Our family just took a cruise to Alaska to see the coastline before the worst of the debris field from Japan hit those beautiful shores and before any oil tankers start to ply those pristine waters.  One of the passengers we met was a fellow who worked for years at the XL Food Plant in Alberta and he happily boasted that they processed approximately 4,000 cows a day, which totally grossed us out.

My hubby watched a black and white, silent documentary years ago on the processing of animals in a slaughterhouse and got so grossed out that he went off beef for five years.  Those are just our stories.

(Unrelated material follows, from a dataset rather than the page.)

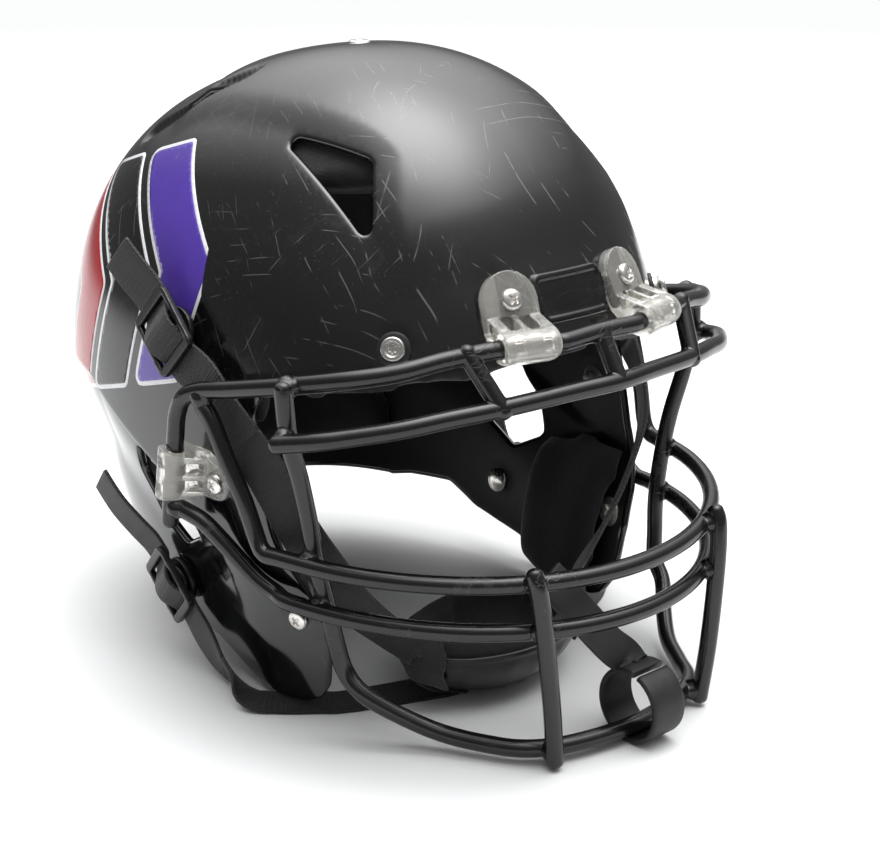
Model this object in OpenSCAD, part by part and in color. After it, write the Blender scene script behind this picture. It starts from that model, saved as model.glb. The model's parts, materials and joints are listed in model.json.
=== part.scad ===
/* [Shell] */
// Half of the shell's greatest width
shell_half = 113; // [110:0.5:116]
// Reach of the shell from its middle to the brow
shell_front = 151; // [148:0.5:154]
// Reach of the shell from its middle to the back
shell_back = 151; // [142:0.5:160]
// Height of the crown above the shell's middle
shell_top = 160.5; // [152:0.5:168]
// How square the shell's curves are, where 2 is an ellipsoid
shell_square = 2.37; // [2.3:0.01:2.45]
// Lean of the shell's long axis, forehead up
shell_lean = 15; // [13:0.5:17]
// Wall of the shell
shell_wall = 3.8; // [3:0.1:4.4]
// Depth of the step under the side ledge
ledge_step = 3.5; // [2:0.5:4.5]
// How far the jaw flaps draw in below the ledge
jaw_tuck = 9; // [6:0.5:11]
// Height of the raised crown panel
panel_rise = 2.6; // [1.5:0.1:4]
// Height of the lowest edge of the jaw flaps above the floor
flap_floor = 2.3; // [2.2:0.1:3]

/* [Face guard] */
// Radius of the coated wire
wire_r = 3.7; // [3.2:0.1:3.8]
// Half width of the guard at its mouth bars
guard_half = 113.5; // [112:0.5:115]
// Reach of the upper mouth bar from the middle of its curve to its nose
guard_reach = 119; // [117:0.5:121]
// Height of the upper mouth bar at the nose
mouth_z = 80; // [78:0.5:82]
// Drop from the upper to the lower mouth bar
mouth_drop = 20; // [18:0.5:23]
// Height of the chin bar at the nose
chin_z = 6.9; // [6.9:0.1:8]
// Reach of the chin bar at the nose
chin_reach = 157.5; // [156:0.5:160]

/* [Clips and screws] */
// Thickness of the clip tabs
clip_t = 5; // [4:0.5:6]
// Wall of the clips round the wire
clip_wall = 3; // [2.4:0.1:3.6]
// Width of the two forehead clips
brow_clip_w = 24; // [20:0.5:26]
// Width of the two side clips at the wire
side_clip_w = 24; // [20:0.5:26]
// Width of the two side clips at the screw
side_clip_end_w = 15; // [13:0.5:17]
// Radius of the screw shanks
screw_r = 2.4; // [2:0.1:2.6]
// Radius of the screw heads
screw_head_r = 4.6; // [4:0.1:5]
// Height of the screw heads
screw_head_h = 2.6; // [2:0.1:3]

/* [Snaps and strap] */
// Radius of the snap studs
stud_r = 4.8; // [4:0.1:5]
// Height of the snap studs above their washers
stud_h = 5; // [4:0.5:6]
// Radius of the washers under the studs
washer_r = 6.8; // [6.2:0.1:7.4]
// Height of the washers under the studs
washer_h = 1.6; // [1.2:0.1:2]
// Width of the strap webbing
strap_w = 19; // [17:0.5:20]
// Thickness of the strap webbing
strap_t = 1.8; // [1.4:0.1:2]
// Radius of the buckles' snap caps
cap_r = 10.5; // [9:0.5:11.5]
// Width of the buckles' frames
buckle_w = 25; // [24:0.5:27]
// Length of the buckles' frames
buckle_l = 31; // [29:0.5:34]

/* [Lining] */
// Thickness of the crown and back pads
pad_t = 20; // [14:1:24]
// Thickness of the brow and side pads
side_pad_t = 15; // [10:1:18]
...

We drove by a pig farm near Enderby once and were pleased to see that each sow and her piglets had a little home and pasture all to themselves.  They were allowed to live out their short lives at least in a decent and humane way and it was so much better than the fate of those animals that live in tiny, concrete pens or horribly crowded cages.  Most of us are still meat eaters to some degree, but if we can reduce our consumption just a bit and also seek out and support those farmers that care and raise their meat animals as naturally as possible, then the existence of those massive factory farms will at least diminish in size.

It may be good to get grossed out and scared for our health once in a while because our consumer dollars are where we put our vote, so to speak.  It’s important that our government bodies know that we want to keep our small-scale farmers in business too, so take the time to let them know.  Gandhi said that you could judge a society by how they treat their animals.  That’s good food for thought at the dinner table.